Well, now you can. Or rather, you can help scientists predict what the weather's likely to do in the future, when it's increasingly likely to be a serious talking point. A new initiative called Weatherathome lets home PC users participate in a mass experiment by using their spare processing power to document regional weather changes. This information is analysed to help determine whether extreme events will become more or less frequent as the world's temperature rises.

It builds on the Climateprediction.net project, started in 2003, which uses distributed computing to formulate predictions about the earth's climate for decades to come. When you're working on your PC, but not using it at full capacity, a climate model runs automatically as a background process, and the information is sent back to be processed via the Internet.

The idea behind Weatherathome is to focus on changes in specific regions, as previous Climateprediction.net models were good at producing global forecasts, but not detailed enough to reveal potential variations in local weather.

At first, this sounds like just another helpful project; a clever way of doing one's bit for climate change, but it goes further than mere do-gooder zeal. It reveals a growing focus on what temperature trends or rainfall patterns actually mean to you, where you live.

Take SA, for example, how much of what is reported about climate change actually makes a significant impact on your personal life or surroundings? The focus of Weatherathome then, is telling: it will initially explore three areas in detail - Europe, the western US, and southern Africa. While the first two are included because most Climateprediction.net participants live in Europe and the US, the southern part of our continent joins the group for a slightly more worrying reason - it's a region that's been identified as particularly vulnerable to climate change.

According to a Guardian report, weather in southern Africa is particularly variable, and we're likely to see hotter temperatures and changes in rainfall, says participating climatologist from UCT, Bruce Hewitson. The changes in precipitation in the south-west Cape, for example, will affect more than just umbrella sales. Important industries like wine production and apple farming will be impacted, says Hewitson, which means something for almost all of us, whether it be a smaller selection on the wine list, or your very source of income.

Carrying on with business as usual becomes a very difficult position to justify.

Lezette Engelbrecht, online features editor, ITWeb

The Weatherathome initiative is one of many projects revealing a shift in the way people perceive their environment. There's a growing here-and-now relevancy when it comes to climate change, which was often seen as a debate around global polices, detached from daily life. It has now moved from the debating bench to the backyard, as changes begin to affect people's livelihoods.

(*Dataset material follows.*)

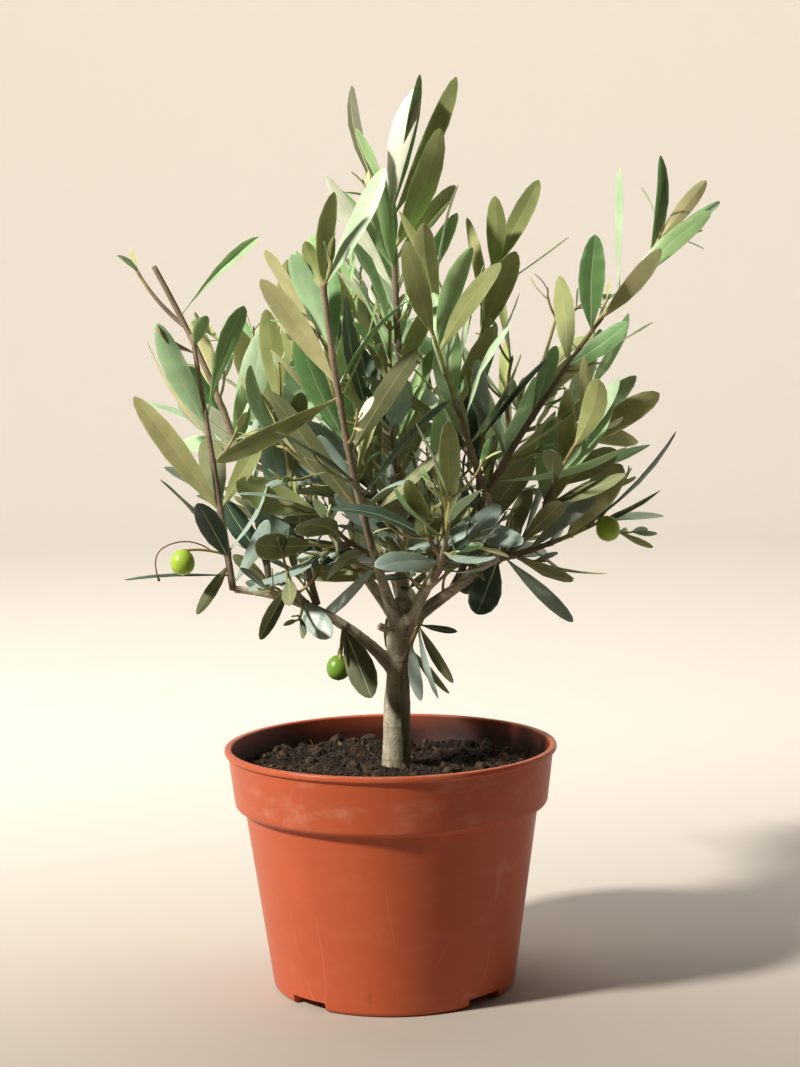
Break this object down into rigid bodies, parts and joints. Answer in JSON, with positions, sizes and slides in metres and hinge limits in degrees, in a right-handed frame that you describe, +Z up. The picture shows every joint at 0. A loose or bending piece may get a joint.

This was a year packed with “extreme” weather events, including droughts in Russia, heat waves across Europe, flooding in Pakistan and torrential rains in China. While it's difficult to link these events directly to climate change, some scientists say it's worsening the intensity of weather disasters, which could increase in frequency as global warming ramps up. Given the massive consequences for human life and stability, and beyond to the macro economy (wheat prices in Russia soared along with temperatures), the message is slowly hitting home.

Another aim of the project is to determine how much the greenhouse gases emitted by humans have contributed to recent weather trends. There's a long road of number-crunching and analysis ahead before any definitive conclusions emerge, but it does bring our culpability in causing more extreme weather under the spotlight.

If these events are found to be increasing in frequency, and caused by changes directly linked to human activities, then carrying on with business as usual becomes a very difficult position to justify. Take this one step further, and verify a link between today's energy-guzzling and tomorrow's hurricane-at-home, and the argument for doing nothing becomes virtually impossible.

Inside information

Initiatives such as Weatherathome also create more openness around global warming and climate change data in general. It's been just over a year since the “climategate” debacle, which saw thousands of e-mails between scientists at the University of East Anglia made public, creating a furore over whether scientists had manipulated or withheld data, whether review processes were followed, and the accuracy of climate science altogether.

While the parties were eventually cleared of any wrongdoing, the episode put a serious dent in the perception of global warming as a real and growing, scientifically observable threat.

Despite its negative spin-offs, the event also brought a greater emphasis on the need for transparency and information sharing. Greater insight into how scientific measurements are conducted and what they mean are imperative for an issue that will affect the majority of the world's people. It's also vital as we chart a way forward, armed with enough scientifically accepted truths to require action, while also facing many uncertainties regarding how to execute changes.

What Weatherathome.net does is demonstrate people's growing involvement in things they see likely to impact them, in there space, in their time. While the actual analysis may still be up to the experts, hundreds of credible sites and services now provide information on climate science and modelling, and some like Climateprediction.net allow the public to form part of the process. Because of its far-reaching and significant impacts, climate science is open to broader, public scrutiny, whether it likes it or not. And as people realise the possible implications, they're participating in collecting data that can be used to plan around these changes, and gain some sense of control over how their lives will look in future.

As Dr Myles Allen, principal investigator for Climateprediction.net, says in the Guardian: “This is not about whether climate change is happening, or why it is happening: it is happening, so what does this mean for us?"